While her professional life was on track, at the end of 2014, Uglow had a revelation of self-discovery and awareness. She described the event with enthusiasm: “It was as if my brain stepped out from behind a bush. The knowledge that she was in fact a woman arrived like an unexpected tax bill, no sparkles and little grace. I realized I had already been managing a worsening case of gender dysphoria (when one’s gender identity is disconnected from their chromosomal sex)”.

 

After that, Uglow began her transition journey, empowering others along the way. Her transition had a significant impact on her family; however, she handled the situation with grace and panache and even wrote down tips for ‘dealing with Tea’ to simplify the experience for everyone. “It’s a bit like coding, it is complex but it is also exciting.
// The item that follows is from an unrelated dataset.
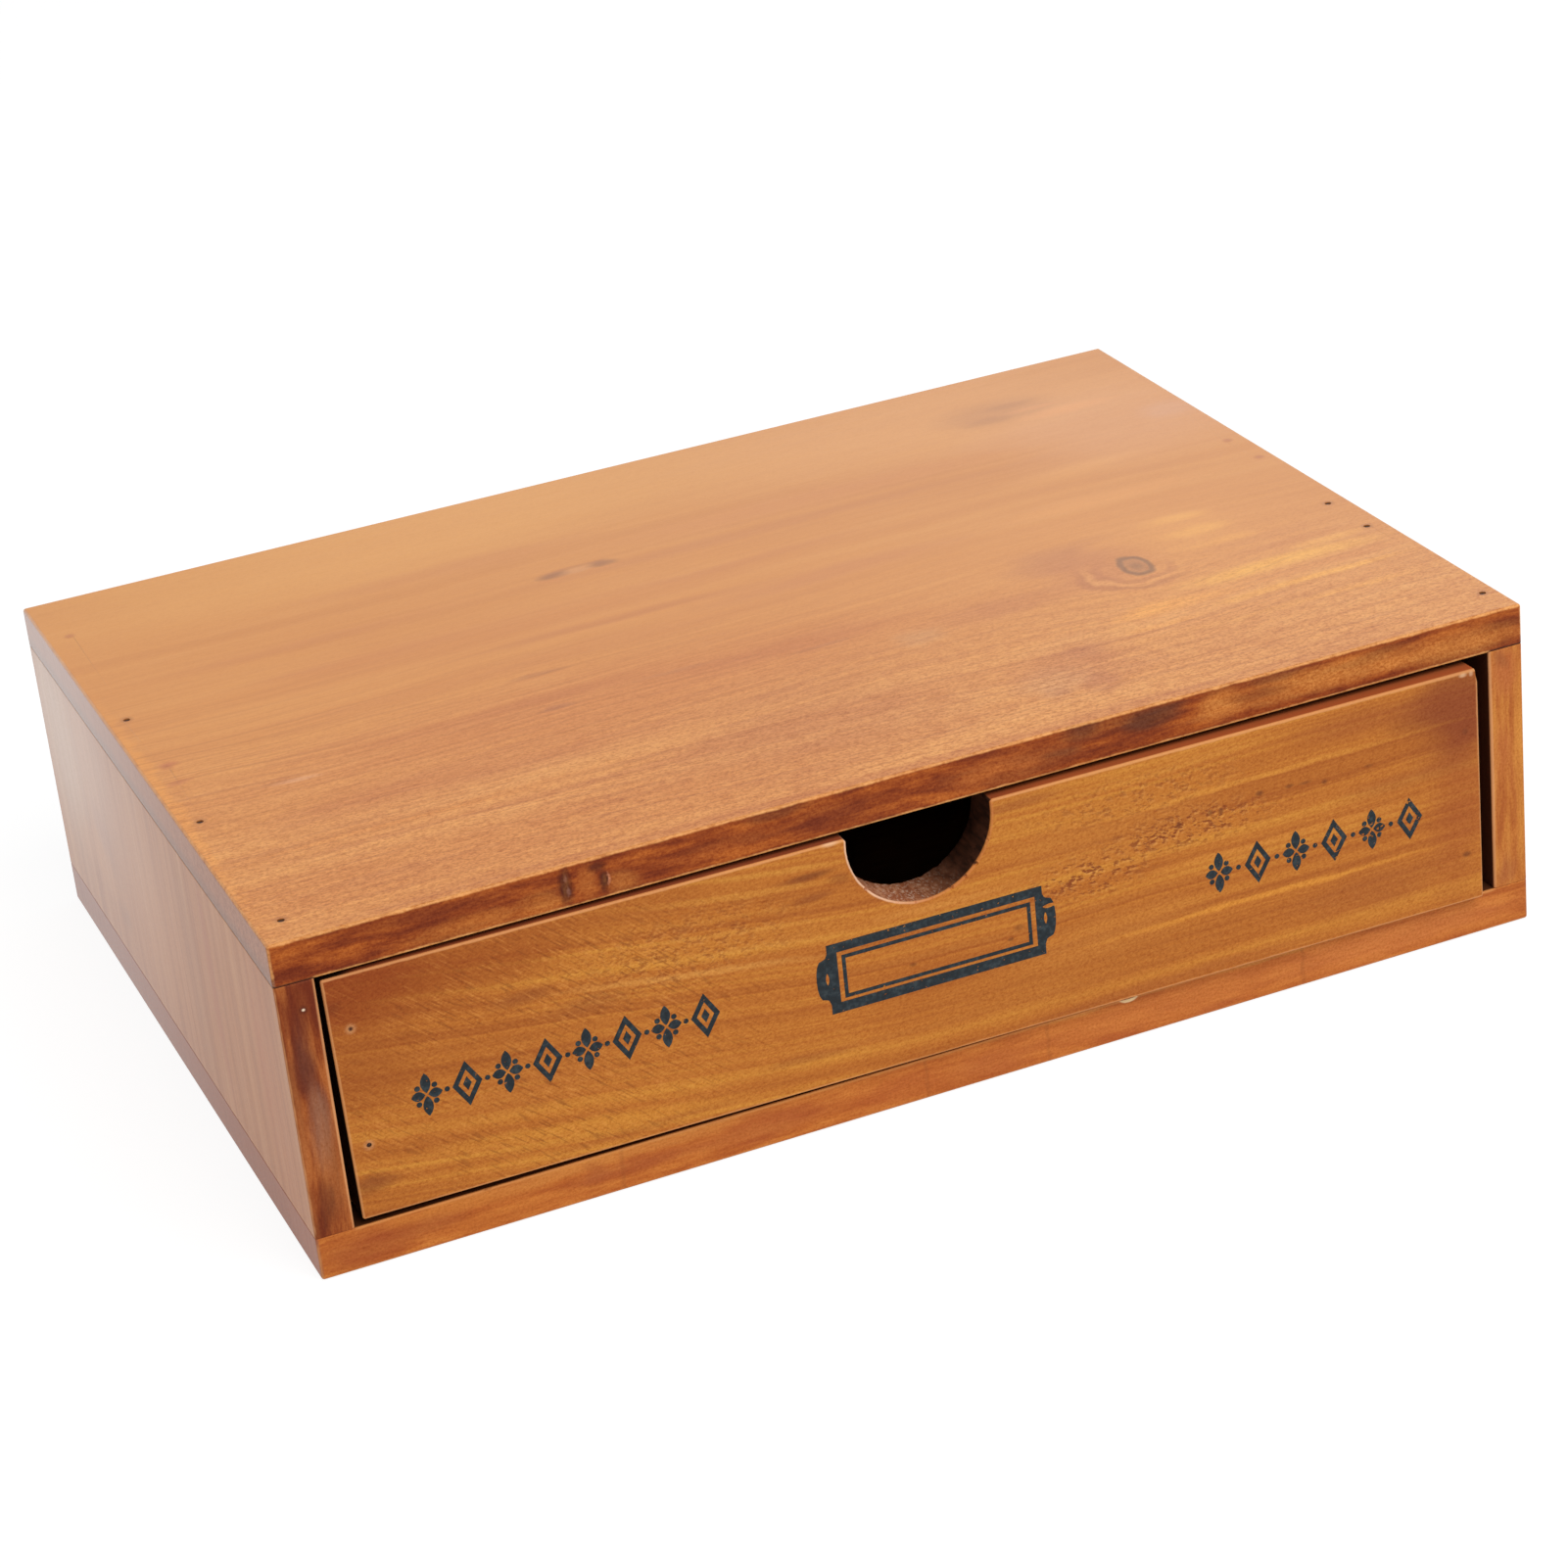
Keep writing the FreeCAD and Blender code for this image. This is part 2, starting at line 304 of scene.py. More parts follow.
def headsOf(name, axis, way):                # where the nail heads of one row of nails lie
    points = [vertex.co for vertex in nodes[name].data.vertices]
    outermost = max(point[axis] * way for point in points)
    heads = []
    for point in points:
        if point[axis] * way > outermost - 0.1 * mm:
            near = [head for head in heads if (head[0] - point).length < 3 * mm]
            if near:
                near[0].append(point)
            else:
                heads.append([point])
    return [sum(head, Vector()) / len(head) for head in heads]


# Places on a piece in millimetres: in the case as they are, in the drawer as if it stood straight
def placeOf(recipe, inDrawer):
    place = recipe.node("ShaderNodeTexCoord", out=3)
    if inDrawer:
        settings = {"rotation_type": "Z_AXIS"}
        sockets = {"Vector": place, "Center": (0, drawerPlane, 0), "Angle": drawerTurn}
        place = recipe.node("ShaderNodeVectorRotate", settings, sockets)
    return recipe.stretched(place, (1000, 1000, 1000))


# What a board's wood needs: along, across and through the board
def grainPlace(recipe, place, grain):
    parts = dict(zip("xyz", recipe.split(place)))
    return recipe.joined(*[parts[axis] for axis in grain])


# Marks on a face: soft ovals, lines that follow the grain, and ovals of one tone
def stained(recipe, colour, flat, stains):
    for middle, radii, tone, strength in stains:
        colour = recipe.over(colour, recipe.spot(flat, middle, radii, strength), tone)
    return colour


def lined(recipe, colour, field, along, lines):
    flat = recipe.joined(along, field, 0.0)
    return stained(recipe, colour, flat, [
        (((start + end) / 2, at), ((end - start) / 2, width), tone, strength)
        for at, width, start, end, tone, strength in lines
    ])


def dotted(recipe, colour, flat, dots, tone):
    return stained(recipe, colour, flat, [(at, radii, tone, strength) for at, radii, strength in dots])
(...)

Shouldn’t that be what being alive is,” she said.

 

Finding her voice as a transgender woman has dramatically helped her emerge as a leader in the community, and she was overwhelmed by the tweets and letters she received supporting her. “If that’s what leadership is I’ll take it,” she said.

 

Uglow says, “I see gender as a spectrum (I’m more fem on that spectrum) like autism (Uglow is also autistic.) Autistic people often change the world because they are used to not belonging. We are very useful in the fight to change the world because we are so single minded.”

 

Uglow led the charge for inclusion and diversity and was responsible for developing the famed trans flag emoji that is rallied for all diversity and inclusion parades. Uglow said, “It’s a symbol to society we are here and we’re not going away.”

 

In conclusion, speaking on the topic, she says, “Incorporating diversity is a never-ending mission to find marginalized creative minds and to amplify their voices. It is about making space at the table for those people and adapting traditional work environments to fit their needs as well. We need to open the door even wider. “Women” are just the start, what we need is people. All the people. And all their intersections too.”